January 31st, 2008 at 12:00 pm
FARTHING (and the sequels — HA’PENNY is out and I recommend it) are indeed very well done.
But Walton gets fascism badly wrong; she apparently sees it as a form of extreme conservatism, which is laughably inaccurate. It’s actually more like Leninism.
“Aristocratic” or establishmentarian fascism is a contradiction in terms. The archetypical fascist party specialized in giant columns of guys in colored shirts, brawling in the streets, and winning elections, not intrigue in salons.
Fascism, in the countries where it actually came to power or came close to it, was always a _mass movement_ of plebian radicalism aiming at overturning old hierarchies and establishing new ones. They invariably hated the old order, and were very suspicious of big business unless firmly under their control.
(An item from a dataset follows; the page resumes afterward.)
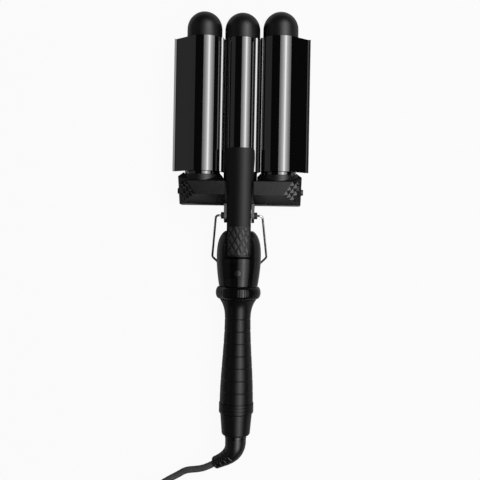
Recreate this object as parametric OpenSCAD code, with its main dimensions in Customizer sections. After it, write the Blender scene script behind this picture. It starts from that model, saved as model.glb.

The usual fascist leader or militant was like Mussolini or Hitler — a declasse type, typically a lower-middle-class ex-soldier, often with a background in extremist politics, on the left or right. The Nazis used to say that the best National Socialists were the ones who’d been saluting the red flag before they put the white circle and black swastika in it.
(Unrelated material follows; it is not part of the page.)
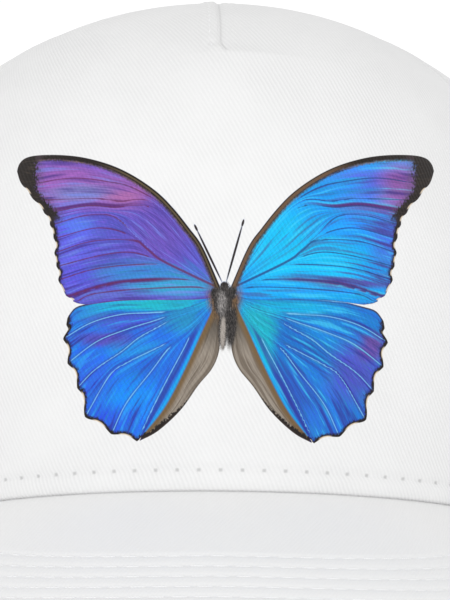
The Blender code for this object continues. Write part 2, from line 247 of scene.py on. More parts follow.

And a large chunk of the fascist appeal was its hostility to established elites; this was quite genuine, as those who thought they could “use” Hitler found out — Fritz Thyssen, for example, or the Prussian army officers who ended up hung on meathooks. It’s notable that the only Germans who actually tried to kill Hitler were Junkers, military aristocrats.
They’d always despised the “Bohemian corporal” and the feeling was mutual, though they each found the other useful for a while.
In the 30’s right-wing types often incorporated fasionable fascist symbols and vocabulary — as did liberals and progressives like H. G. Wells, notoriously. (He gave a speech at Oxford in the 1930’s calling for a new breed of “liberal Nazi”.)
But that didn’t make, say, Franco a fascist. He was a perfectly ordinary ultra-reactionary Iberian cauldillo, and chose the moment to betray the (genuinely fascist) Falange with exquisite precision. Most of their militants ended up dying in the war, or with the Blue Division of volunteers he sent to Russia.
(Hitler, after a meeting with him in which he vainly tried to get Franco to enter the war on the Axis side, said that he’d rather have three teeth drilled than spend another hour talking to Franco.)
January 31st, 2008 at 6:49 pm
I read Farthing and am now reading the sequel Ha’Penny. Farthing at least is an extremely good and very grim book. It’s one of my favorites of the current Prometheus Award nominees, as a cautionary tale warning against repressive government—not quite a dystopia, but its events clearly lead in a dystopian direction. I encourage you to look for the sequel as well; what I’ve read looks promising.
January 31st, 2008 at 10:34 pm
I plan to read Ha’Penny, although I want to get a little happier before I tackle another book in this universe.
Walton wasn’t writing about “traditional” fascism. She’s was writing about the repressive attitudes of the wealthy elite, and I can name any number of members of the “elite” who were in sympathy with Hitler — Lindberg, Joe Kennedy, Errol Flynn. Members of that equivalent class in Germany thought they could control HItler — they were very, very wrong.
Corporatism is a huge part of modern fascism, and we are seeing that in spades when we have lobbyists for industries _writing_ the legislation for those industries. Which screws over workers and consumers.
And before I get accused of being a fuzzy headed socialist let me remind everyone that I am a capitalist — I manage a natural gas and oil company for crap sake. But I also think companies and the owners of those companies need to remember that they are a part of the country and the community, and have an obligation to the greater good as well as to their share holders.
February 1st, 2008 at 4:26 pm
I just finished Walton’s Tooth and Claw and was just floored by how great it was. The lady can write!
Didn’t know Errol Flynn was a fascist. As for corporate fascism, it’s certainly possible. Though right now I feel like we’re headed more toward corporate feudalism. Every CEO for himself!